One report claimed that Google intends to use TPU only for inference. The report added that low-precision arithmetic is not suited for training. Since the release of TPU2, it's clear that these can be used for both training and inference. With both TPU2 and TPU3, perhaps due to ML training needs, Google's own bfloat16 is being used for float point operations.

• What's the competition for Google's TPU?

Google's TPU is in fact used only within Google, at least for now. Nvidia dominates the ML processor market with its GPUs. Nvidia has specialized its Tesla GPUs, named Pascal, that are suited for ML. These can be used either for training or for inference.
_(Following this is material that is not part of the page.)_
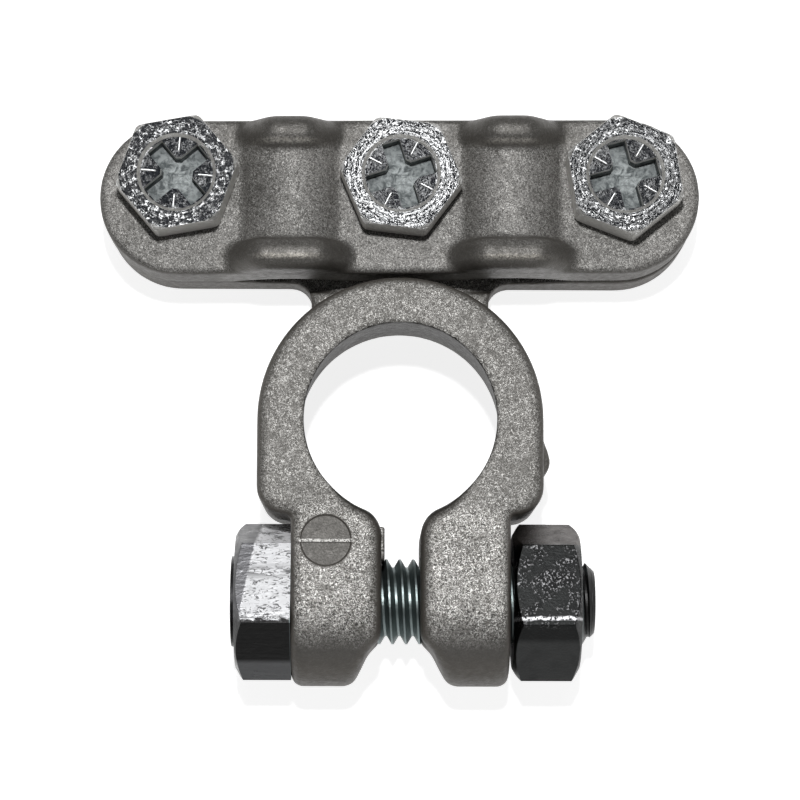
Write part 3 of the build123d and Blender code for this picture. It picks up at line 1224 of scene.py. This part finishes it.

Movidius makes Visual Processing Units (VPUs), named Myriad 2, that offer visual intelligence at device level. IBM's own chip named TrueNorth is based on a project that built the digital equivalent of a rodent's brain. TrueNorth is meant to bring deep learning to devices for the purpose of inference. Intel announced in November 2016 an AI processor named Nervana that may come to market end of 2017. Nervana is designed to be used for both training and inference.

Microsoft for its part has been using FPGAs instead in its datacenters since these can be configured easily unlike ASICs. Configurability is an important aspect when algorithms change frequently and hence ASICs are not suitable. Qualcomm announced in January 2017 that it has optimized TensorFlow for the Hexagon 682 DSP. ARM is promoting its MALI GPUs to offload ML processing from its Cortex CPUs.

• Is Google's TPU anyway connected to SGI's product of the same name?

No. Silicon Graphics had something called a TPU in its workstations in the 2000s. It was an advanced DSP that used dynamic shared-memory access. This has nothing to do with Google's TPU.